Note that the relationship between studies and data objects is many-to-many rather than one-to-one. Any system dealing with this information needs to take this into account by maintaining the data for studies and data objects separately, linking them as appropriate. Each element has to have a reference to the other element type – a study record has one or more references to linked data object records, whilst a data object includes one or more references to ‘parent’ studies.

Discoverability – Access – Provenance

Taken together the study and data object schemas provide a Discoverability – Access – Provenance (DAP) metadata schema. The ECRIN scheme does not attempt to cover descriptive metadata, e.g. the detailed data dictionaries describing the structure of a dataset. (Such descriptive metadata files are of course themselves data objects, and ECRIN schema data could and should be used to structure their DAP metadata as well as the data to which they refer).

The schemas have 42 main data points (though many of these are composite), split into six sections, A – F. Section A has 15 data points relating to study objects, while sections B - F have 27 data points relating to the data objects themselves.

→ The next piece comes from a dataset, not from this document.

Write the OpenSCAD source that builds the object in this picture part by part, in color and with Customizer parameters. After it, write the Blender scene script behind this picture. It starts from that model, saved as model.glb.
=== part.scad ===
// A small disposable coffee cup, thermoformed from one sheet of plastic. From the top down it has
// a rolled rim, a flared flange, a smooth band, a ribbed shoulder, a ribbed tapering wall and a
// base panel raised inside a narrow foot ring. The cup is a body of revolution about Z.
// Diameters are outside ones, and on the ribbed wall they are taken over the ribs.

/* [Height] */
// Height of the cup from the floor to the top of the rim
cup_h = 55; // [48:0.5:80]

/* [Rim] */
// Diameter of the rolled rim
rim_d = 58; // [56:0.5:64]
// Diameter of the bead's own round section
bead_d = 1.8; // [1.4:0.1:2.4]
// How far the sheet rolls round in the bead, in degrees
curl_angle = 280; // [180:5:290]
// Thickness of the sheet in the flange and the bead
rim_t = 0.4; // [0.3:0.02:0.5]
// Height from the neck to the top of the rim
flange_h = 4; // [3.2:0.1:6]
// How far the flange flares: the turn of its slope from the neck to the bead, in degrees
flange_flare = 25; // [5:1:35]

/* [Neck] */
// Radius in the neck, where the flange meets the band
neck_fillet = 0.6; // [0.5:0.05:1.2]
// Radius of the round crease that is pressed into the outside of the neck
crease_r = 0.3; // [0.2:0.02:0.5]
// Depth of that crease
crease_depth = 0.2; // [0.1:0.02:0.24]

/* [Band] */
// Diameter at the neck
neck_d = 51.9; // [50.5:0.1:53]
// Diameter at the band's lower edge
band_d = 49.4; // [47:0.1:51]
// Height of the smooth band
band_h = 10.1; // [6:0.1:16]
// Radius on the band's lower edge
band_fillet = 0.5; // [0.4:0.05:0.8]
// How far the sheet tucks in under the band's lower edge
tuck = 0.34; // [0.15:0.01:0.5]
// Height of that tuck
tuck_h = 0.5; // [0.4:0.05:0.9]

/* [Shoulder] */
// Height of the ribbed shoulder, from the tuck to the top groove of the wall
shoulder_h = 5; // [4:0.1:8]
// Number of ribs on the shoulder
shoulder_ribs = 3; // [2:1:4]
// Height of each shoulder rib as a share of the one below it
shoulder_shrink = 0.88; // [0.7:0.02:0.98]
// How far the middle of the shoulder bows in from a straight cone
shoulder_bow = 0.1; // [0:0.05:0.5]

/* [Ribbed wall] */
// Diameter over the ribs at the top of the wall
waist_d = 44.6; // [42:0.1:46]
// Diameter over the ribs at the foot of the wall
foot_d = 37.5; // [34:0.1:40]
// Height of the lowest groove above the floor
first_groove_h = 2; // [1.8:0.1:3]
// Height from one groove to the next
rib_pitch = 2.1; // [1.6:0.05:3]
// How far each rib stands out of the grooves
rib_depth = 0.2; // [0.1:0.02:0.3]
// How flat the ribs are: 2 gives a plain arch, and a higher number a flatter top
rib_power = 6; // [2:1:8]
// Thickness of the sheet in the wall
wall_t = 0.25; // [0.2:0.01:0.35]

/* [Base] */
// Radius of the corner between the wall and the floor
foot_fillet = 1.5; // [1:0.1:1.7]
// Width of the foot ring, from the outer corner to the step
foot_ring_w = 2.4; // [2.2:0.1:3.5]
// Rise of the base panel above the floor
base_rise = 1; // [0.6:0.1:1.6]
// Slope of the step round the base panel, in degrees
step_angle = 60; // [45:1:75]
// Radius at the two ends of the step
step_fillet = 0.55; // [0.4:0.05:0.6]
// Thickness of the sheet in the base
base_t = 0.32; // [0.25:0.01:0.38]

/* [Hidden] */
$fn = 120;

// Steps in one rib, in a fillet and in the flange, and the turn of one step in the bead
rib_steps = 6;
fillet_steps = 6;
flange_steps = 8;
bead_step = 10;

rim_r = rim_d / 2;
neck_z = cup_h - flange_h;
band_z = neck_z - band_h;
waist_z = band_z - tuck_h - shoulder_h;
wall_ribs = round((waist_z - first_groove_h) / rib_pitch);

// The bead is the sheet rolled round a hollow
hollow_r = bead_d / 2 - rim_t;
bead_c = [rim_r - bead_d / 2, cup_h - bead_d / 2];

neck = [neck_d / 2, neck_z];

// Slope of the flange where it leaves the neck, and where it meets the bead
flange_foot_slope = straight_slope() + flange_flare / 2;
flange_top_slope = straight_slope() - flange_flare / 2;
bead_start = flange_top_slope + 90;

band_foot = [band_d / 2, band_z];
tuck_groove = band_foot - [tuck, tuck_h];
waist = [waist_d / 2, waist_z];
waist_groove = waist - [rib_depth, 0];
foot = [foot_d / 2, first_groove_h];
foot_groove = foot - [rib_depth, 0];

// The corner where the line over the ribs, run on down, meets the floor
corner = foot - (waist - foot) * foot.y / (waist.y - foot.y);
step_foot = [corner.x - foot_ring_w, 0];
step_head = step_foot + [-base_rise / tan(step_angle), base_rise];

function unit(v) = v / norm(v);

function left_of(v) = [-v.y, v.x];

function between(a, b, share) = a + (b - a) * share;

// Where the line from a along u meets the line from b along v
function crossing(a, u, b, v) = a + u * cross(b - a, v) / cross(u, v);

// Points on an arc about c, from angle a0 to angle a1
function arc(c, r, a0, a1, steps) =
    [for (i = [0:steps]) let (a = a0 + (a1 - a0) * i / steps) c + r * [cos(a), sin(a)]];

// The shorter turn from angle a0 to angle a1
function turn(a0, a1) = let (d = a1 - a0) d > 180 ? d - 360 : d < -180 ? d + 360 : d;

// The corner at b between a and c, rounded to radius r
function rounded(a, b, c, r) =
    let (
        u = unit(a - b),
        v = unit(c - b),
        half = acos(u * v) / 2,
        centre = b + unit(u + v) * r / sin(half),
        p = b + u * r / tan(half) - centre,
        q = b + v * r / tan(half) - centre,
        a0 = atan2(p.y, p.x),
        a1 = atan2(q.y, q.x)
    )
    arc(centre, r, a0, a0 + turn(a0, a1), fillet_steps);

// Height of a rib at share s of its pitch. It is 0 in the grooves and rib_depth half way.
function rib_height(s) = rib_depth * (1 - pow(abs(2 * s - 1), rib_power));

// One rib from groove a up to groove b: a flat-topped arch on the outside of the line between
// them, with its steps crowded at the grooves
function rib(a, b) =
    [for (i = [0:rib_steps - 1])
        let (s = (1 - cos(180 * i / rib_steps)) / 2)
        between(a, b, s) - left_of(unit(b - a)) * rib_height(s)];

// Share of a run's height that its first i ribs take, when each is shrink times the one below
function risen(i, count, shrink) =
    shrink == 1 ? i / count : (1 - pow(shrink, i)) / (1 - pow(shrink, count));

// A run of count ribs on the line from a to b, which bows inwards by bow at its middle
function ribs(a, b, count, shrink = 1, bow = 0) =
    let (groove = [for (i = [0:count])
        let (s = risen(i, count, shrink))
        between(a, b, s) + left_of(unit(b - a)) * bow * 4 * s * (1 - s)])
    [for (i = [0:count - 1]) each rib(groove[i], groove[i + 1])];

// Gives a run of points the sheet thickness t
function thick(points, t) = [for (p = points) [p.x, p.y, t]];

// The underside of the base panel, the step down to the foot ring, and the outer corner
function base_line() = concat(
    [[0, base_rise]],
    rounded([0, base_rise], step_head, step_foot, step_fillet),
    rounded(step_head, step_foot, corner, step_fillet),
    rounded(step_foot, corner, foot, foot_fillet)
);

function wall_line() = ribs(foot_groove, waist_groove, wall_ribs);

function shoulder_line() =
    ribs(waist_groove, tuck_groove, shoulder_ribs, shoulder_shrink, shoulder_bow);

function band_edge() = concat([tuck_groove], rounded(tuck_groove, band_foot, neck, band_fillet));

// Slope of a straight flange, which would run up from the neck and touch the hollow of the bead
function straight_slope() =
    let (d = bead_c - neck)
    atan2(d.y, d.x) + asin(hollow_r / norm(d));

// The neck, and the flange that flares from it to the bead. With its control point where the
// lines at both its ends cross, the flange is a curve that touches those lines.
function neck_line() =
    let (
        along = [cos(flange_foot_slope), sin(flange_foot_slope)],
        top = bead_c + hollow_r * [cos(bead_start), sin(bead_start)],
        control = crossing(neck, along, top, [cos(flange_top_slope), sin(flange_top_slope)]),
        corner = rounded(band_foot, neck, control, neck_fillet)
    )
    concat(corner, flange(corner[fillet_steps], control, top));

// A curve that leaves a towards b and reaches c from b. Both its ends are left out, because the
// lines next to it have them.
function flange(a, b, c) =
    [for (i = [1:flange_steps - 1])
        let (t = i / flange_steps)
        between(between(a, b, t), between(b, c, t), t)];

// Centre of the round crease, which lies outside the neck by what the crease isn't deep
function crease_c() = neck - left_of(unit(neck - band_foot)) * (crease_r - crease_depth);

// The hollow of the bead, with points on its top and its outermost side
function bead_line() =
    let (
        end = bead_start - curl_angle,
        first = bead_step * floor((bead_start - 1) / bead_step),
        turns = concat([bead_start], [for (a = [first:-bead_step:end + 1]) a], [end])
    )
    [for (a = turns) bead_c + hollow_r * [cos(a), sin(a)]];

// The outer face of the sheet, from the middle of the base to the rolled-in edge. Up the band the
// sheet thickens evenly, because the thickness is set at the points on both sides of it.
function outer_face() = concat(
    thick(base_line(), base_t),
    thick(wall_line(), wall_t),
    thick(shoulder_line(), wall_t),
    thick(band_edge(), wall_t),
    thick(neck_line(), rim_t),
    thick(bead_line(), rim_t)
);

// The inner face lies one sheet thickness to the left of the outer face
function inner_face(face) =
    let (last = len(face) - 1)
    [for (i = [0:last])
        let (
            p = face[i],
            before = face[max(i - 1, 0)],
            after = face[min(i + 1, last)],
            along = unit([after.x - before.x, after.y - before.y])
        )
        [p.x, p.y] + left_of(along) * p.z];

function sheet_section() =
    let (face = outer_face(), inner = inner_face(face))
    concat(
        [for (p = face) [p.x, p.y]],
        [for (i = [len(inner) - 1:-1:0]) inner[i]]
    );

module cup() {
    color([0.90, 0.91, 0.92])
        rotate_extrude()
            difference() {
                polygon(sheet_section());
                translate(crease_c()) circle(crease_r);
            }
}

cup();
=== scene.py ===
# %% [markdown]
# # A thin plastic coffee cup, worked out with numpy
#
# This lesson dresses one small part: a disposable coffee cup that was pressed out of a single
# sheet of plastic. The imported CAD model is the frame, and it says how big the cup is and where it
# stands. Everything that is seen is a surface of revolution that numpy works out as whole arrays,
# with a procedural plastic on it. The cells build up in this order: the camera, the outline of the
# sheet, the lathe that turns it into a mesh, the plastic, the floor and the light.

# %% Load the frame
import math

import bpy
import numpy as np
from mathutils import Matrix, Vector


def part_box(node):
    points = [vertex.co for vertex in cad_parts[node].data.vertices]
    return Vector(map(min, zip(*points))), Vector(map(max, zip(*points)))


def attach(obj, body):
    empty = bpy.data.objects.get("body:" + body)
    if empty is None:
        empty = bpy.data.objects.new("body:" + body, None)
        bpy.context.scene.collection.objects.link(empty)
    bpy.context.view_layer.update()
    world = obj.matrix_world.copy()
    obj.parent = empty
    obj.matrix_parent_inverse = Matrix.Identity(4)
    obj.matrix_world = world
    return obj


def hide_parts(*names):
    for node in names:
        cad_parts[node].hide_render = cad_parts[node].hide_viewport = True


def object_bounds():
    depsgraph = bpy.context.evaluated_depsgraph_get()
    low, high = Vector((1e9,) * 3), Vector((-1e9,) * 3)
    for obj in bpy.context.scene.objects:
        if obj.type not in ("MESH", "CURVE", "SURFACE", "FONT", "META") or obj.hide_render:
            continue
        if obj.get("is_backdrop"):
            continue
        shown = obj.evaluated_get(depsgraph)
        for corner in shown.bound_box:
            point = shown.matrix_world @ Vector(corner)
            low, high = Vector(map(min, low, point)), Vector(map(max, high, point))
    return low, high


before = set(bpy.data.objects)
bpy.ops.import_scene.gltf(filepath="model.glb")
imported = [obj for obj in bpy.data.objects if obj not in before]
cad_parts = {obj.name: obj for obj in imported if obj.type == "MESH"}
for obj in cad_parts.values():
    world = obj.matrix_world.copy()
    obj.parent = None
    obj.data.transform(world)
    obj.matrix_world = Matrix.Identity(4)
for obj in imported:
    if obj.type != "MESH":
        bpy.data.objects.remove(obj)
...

A summary of these data points, arranged in these sections, and categorised as mandatory, recommended or optional (following DataCite) is available at Summary Tables, while a more detailed description of each of the data points is at Schema Description.

History

In April 2018, the metadata schema was updated to version 2, and a further version followed in February 2019 (version 2.2). Version 3.0 was developed in November 2019, after extensive work with different data sources had revealed some deficiencies with the original schema, and a slightly revised version 4.0 was created in September 2020. The current version (5.0) is from October 2020.
A full history of the various versions of the schema (as JSON definition files) and summaries of the changes between each version can be found at Metadata Change History.